SUGGESTION: design 2-room flats (at least the smaller type) with open kitchens that are part of living room perimeter.
I have seen many people who hack bedrooms, either because living room is too small to put the couch and TV and also a dining table without blocking main door or passage to bedrooms, either because master bedroom is too small to accommodate a proper-sized wardrobe, so they turn a common bedroom into a wardrobe. This create a very disproportioned flat layout.
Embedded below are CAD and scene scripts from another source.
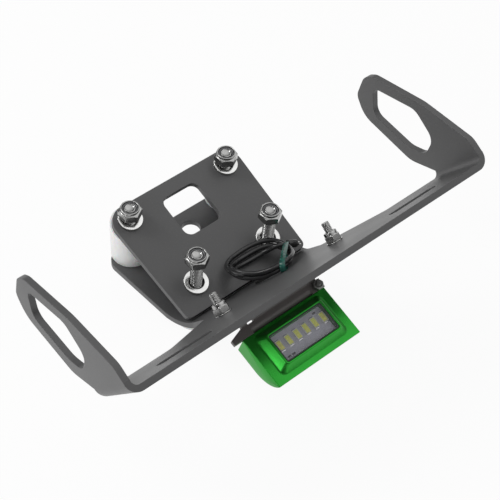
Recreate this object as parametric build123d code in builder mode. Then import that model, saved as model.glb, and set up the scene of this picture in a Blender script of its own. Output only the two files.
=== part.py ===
from build123d import *
import math
import os

# Tail tidy: a folded steel bracket with a cross bar and two slotted end ears, a
# second plate bolted above its flat foot on spacers, and a plate lamp hung behind
# the bar. Z runs along the four mounting bolts. The origin is the middle of the
# bolt pattern on the upper face of the foot. Sizes are in millimetres.

# Sheet of the main bracket
sheet = 3.0
foot_far_y = 25.2
foot_half_far = 40.9
foot_half_bend = 38.2
foot_corner = 7.0
bend_y = -29.2
bend_angle = 53.2
bend_radius = 20.0
neck_half = 35.4
flare_start = 22.0
flare_half = 63.5
flare_corner = 6.0
bar_back = 41.7
bar_front = 77.0
foot_hole_x = 3.3
foot_hole_y = 14.5
foot_hole_dia = 9.3

# Slots in the cross bar, measured up the slope and from the middle
slot_line = 61.7
slot_inner = 51.5
slot_outer = 80.0
slot_width = 6.0

# End ears
ear_outer = 101.3
ear_bend = 3.0
fold_lap = 1.0

# Upper plate
plate = 3.0
plate_pitch = 16.8
plate_rise = 20.2
plate_ahead = 8.9
plate_behind = 54.2
plate_half_near = 35.7
plate_half_far = 38.0
plate_corner_far = 9.0
plate_corner_near = 3.0
window_half = 10.45
window_far = 1.8
window_near = -20.7
window_corner = 4.0

# Mounting bolts
bolt_far_x = 28.8
bolt_near_x = 21.8
bolt_y = 20.3
bolt_dia = 6.0
bolt_clearance = 0.6
tilt_clearance = 1.5
head_flats = 10.0
head_height = 4.0
bolt_tip = 32.0
bolt_chamfer = 0.6
nut_flats = 10.0
nut_height = 5.5
nut_base = 26.9
collar_dia = 9.0
collar_height = 1.3
ring_dia = 8.0
ring_height = 0.9
washer_dia = 12.0
washer_bore = 7.3
washer_thick = 1.6
spacer_dia = 19.3
short_spacer = 10.0

# Plate lamp
lamp_pitch = 15.1
lamp_rear_y = -57.232
lamp_rear_z = 9.034
lamp_half = 24.7
lamp_depth = 27.0
lamp_height = 10.8
lamp_flat = 14.0
lamp_nose = 0.8
bezel_rise = 4.4
bezel_base_half = 19.9
bezel_base_front = 3.3
bezel_base_rear = 25.2
bezel_rim = 1.0
bezel_base_corner = 2.5
bezel_rim_corner = 1.8
lens_half_y = 7.35
lens_middle = 13.95
lens_thick = 1.2
lens_drop = 0.3
gasket = 0.5
board_thick = 1.2
board_gap = 0.2
led_count = 6
led_pitch = 5.2
led_row_side = 0.1
lens_half_x = led_count * led_pitch / 2 + led_row_side
led_width = 3.0
led_row = 15.1
led_shift = 0.3
led_length = 5.2
led_height = 0.9
led_gap = 0.5

# Lamp bracket
strap = 2.0
strap_bend = 1.0
seat_half = 18.0
shelf_left = 29.2
shelf_left_run = 2.6
shelf_slant = 22.2
shelf_right = 25.4
shelf_run = 4.9
web_run = 6.5
web_left = 14.2
web_right = 23.7
leg_outer = 21.3
leg_inner = 17.9
flange_half = 38.0
flange_start = 33.2
flange_end = 46.0

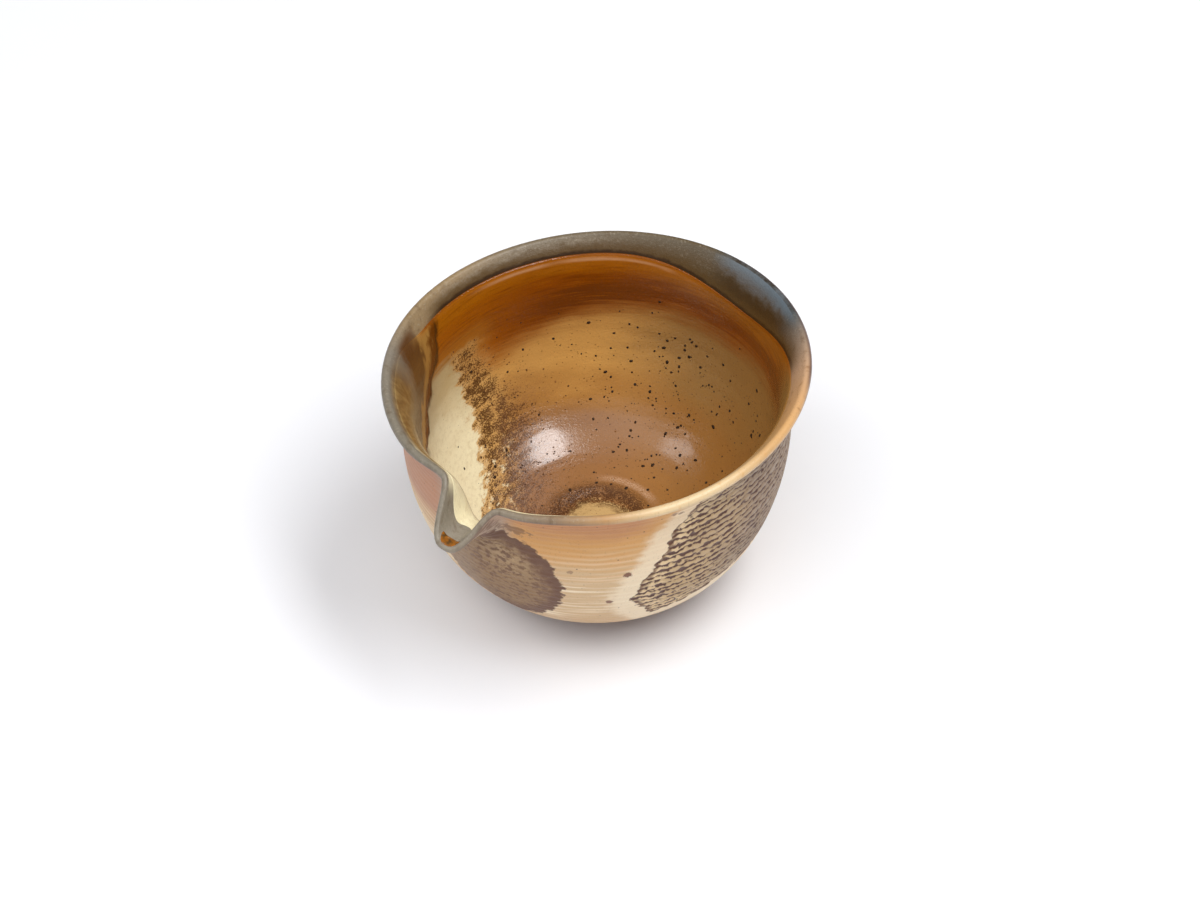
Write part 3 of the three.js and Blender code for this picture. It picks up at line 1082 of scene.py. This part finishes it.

SUGGESTION: make master bedroom about 30-40% bigger than common bedrooms and take greater care in planning living room shape.
FLAT SIZE IN CONDOMINIUMS
While HDB flat sizes remained unchanged from 2000 onward, new condos, EC and DBSS were downsized a lot. I do not think that was a good idea to cap EC flat size to 160 sqm, now the profit-hungry developers build smaller and smaller flats to increase number of flats and reduce building costs per flat, but actually raisind price per square meter. Recent EC include 5-bedroom flats, but each bedroom is about 7-8 sqm (2.5 x 3m). Who does need so many rooms with such little space? No wonder why there are so many unsold EC nowadays and people choose to buy BTO.
I noticed that private condos developers introduced Hong Kong-sized bedrooms (2×2 meters). Singapore risk to become the second Hong Kong!
URA decision to limit minimum average flat size to 70 sqm is good, but not sufficient.
Let’s look at other countries, Ireland regulate minimum size to 1-bedroom 45 sqm, 2-bedroom 73 sqm, 4-bedroom 90 sqm, source: https://www.rte.ie/news/business/2015/1222/755594-apartment-sizes/
SUGGESTION: talk with URA to regulate minimum size of each apartment type, example 3-room should be minimum 60 sqm, 4-room minimum 90 sqm, etc. And this size should be without balcony and A/C ledge, so developers can still build balconies to increase flat size without exceeding permitted gross floor area. Would be good also a regulation for minimum size of each room. Malaysia building code set minimum size 11 sqm for first bedroom, 9.3 sqm for second, 6.5 sqm for third. Most countries have similar rules.